R: Il titolo nasce dal mio biglietto da visita dove ho inserito questa dicitura “agenzia di viaggi immaginari” perché tutti mettono titoli come illustratore, art director ecc… io non so mai come definirmi ed allora ho pensato che questa frase potesse calzare a pennello perché in fondo io viaggio attraverso la fantasia. Le opere come viaggi immaginari dove si può giocare con la mente. Le illustrazioni in mostra nascono tutte negli ultimi mesi e hanno come filo conduttore la fantasia e l’immaginazione. Sono divisi in quattro temi. Il primo è quello del mondo circense. Sono sempre stato affascinato dai movimenti e dal loro modo di vivere. E poi gli equilibristi: vedi queste figure imponenti camminare su dei fili sottili, un po’ una parafrasi della vita, nella quale tutti noi cerchiamo di rimanere sul filo nonostante le cose che ci circondano. Il secondo tema è la luna, non vista dall’ottica scientifica ma lo spicchio di luna che mi dà la percezione, quando alzo la testa verso il cielo, che ci sia qualcos’altro lassù con i suoi colori e le sue atmosfere nostalgiche. Poi il tema del bianco e nero con situazioni comiche di vita quotidiana come ad esempio la seduta dal dentista, una gita al fiume, lo stendere i panni… Ed infine una sezione di quattro opere che hanno come protagonista un omino con un cilindro altissimo e una sciarpa lunga che è un po’ il mio alter ego.
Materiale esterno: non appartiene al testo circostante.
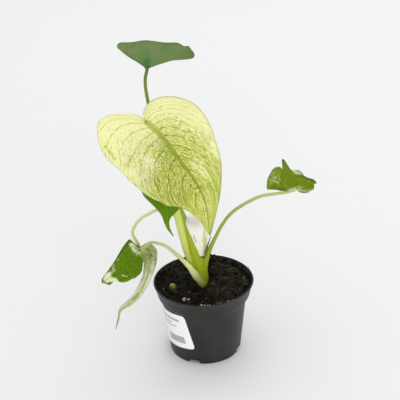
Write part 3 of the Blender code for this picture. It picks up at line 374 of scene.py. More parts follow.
# Crumbs seen behind the lip, perlite and bark chips, each with its place and radius, and with a
# height and a tone where it has its own
LIP_CRUMBS = (((6.8, 38, 62.2), 1.3), ((9.8, 37.6, 62), 1), ((4.6, 38.2, 61.8), 0.9),
              ((22, 31.5, 62), 0.7))
PERLITE = (((-15.7, -23.5), 1.7, 0.5), ((-12.2, -23.8), 1.4, 0.42), ((-14, -22.4), 0.8, 0.2),
           ((-11.7, -12), 0.8, 0.1), ((-10.7, -9), 0.6, 0.1), ((-27.9, 15.2), 0.9, 0.2),
           ((-18.9, 17.8), 0.6, 0.2), ((-32, -6.1), 0.9, 0.1), ((-29.1, -12.3), 0.7, 0.1),
           ((-26, -12.6), 0.8, 0.1), ((-22, -11.8), 0.7, 0.1), ((-24.4, -14), 0.6, 0.2),
           ((18.4, -27.3), 0.55, 0.5), ((22.4, -26.1), 0.5, 0.5), ((20.4, -26.4), 0.4, 0.4),
           ((32.3, 7), 0.9, 0.2), ((8.2, 3), 0.5, 0.2), ((-2.6, -37.8, 62), 0.5, 0.9),
           ((-1.4, -38.6, 62.1), 0.42, 0.9), ((0.4, -38.6, 62.1), 0.4, 0.7),
           ((2.6, -38.8, 62), 0.36, 0.6), ((4.3, -38.6, 62), 0.34, 0.5))
CHIPS = (((10.2, -36.9, 62.3), 1.7), ((14.4, -35.6, 62.3), 1.5), ((12.4, -36, 62), 1.3), ((33.8, 2), 1.6),
         ((34, -3.5), 1.3), ((32, -8), 1.1), ((18, 8), 1.6), ((34.6, 6.5), 1.2))
WALL_CRUMBS = 150
STREWN_FIBRES = 30
STREWN_CHIPS = 6

# The floor round the plant, as (radius, height) from its raised edge to the middle
FLOOR = ((3000, 700), (2800, 300), (2300, 60), (1600, 0), (400, 0), (0, 0))
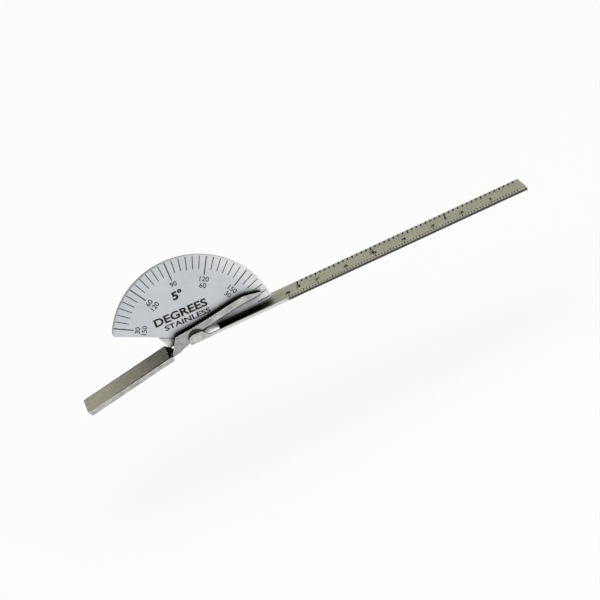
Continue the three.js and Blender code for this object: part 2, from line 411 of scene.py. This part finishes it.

Gabriele Sanzo Vi aspetta alla sua personale, “Agenzia di viaggi immaginari”, il 29 ottobre alle 17 per l’inaugurazione presso la “Fuoco e Colore Contemporary Art Gallery” di Corso Libertà 49 a Canelli. La mostra sarà visitabile fino al 14 novembre con i seguenti orari: venerdì e sabato dalle 17 alle 19 e domenica dalle 10 alle 12.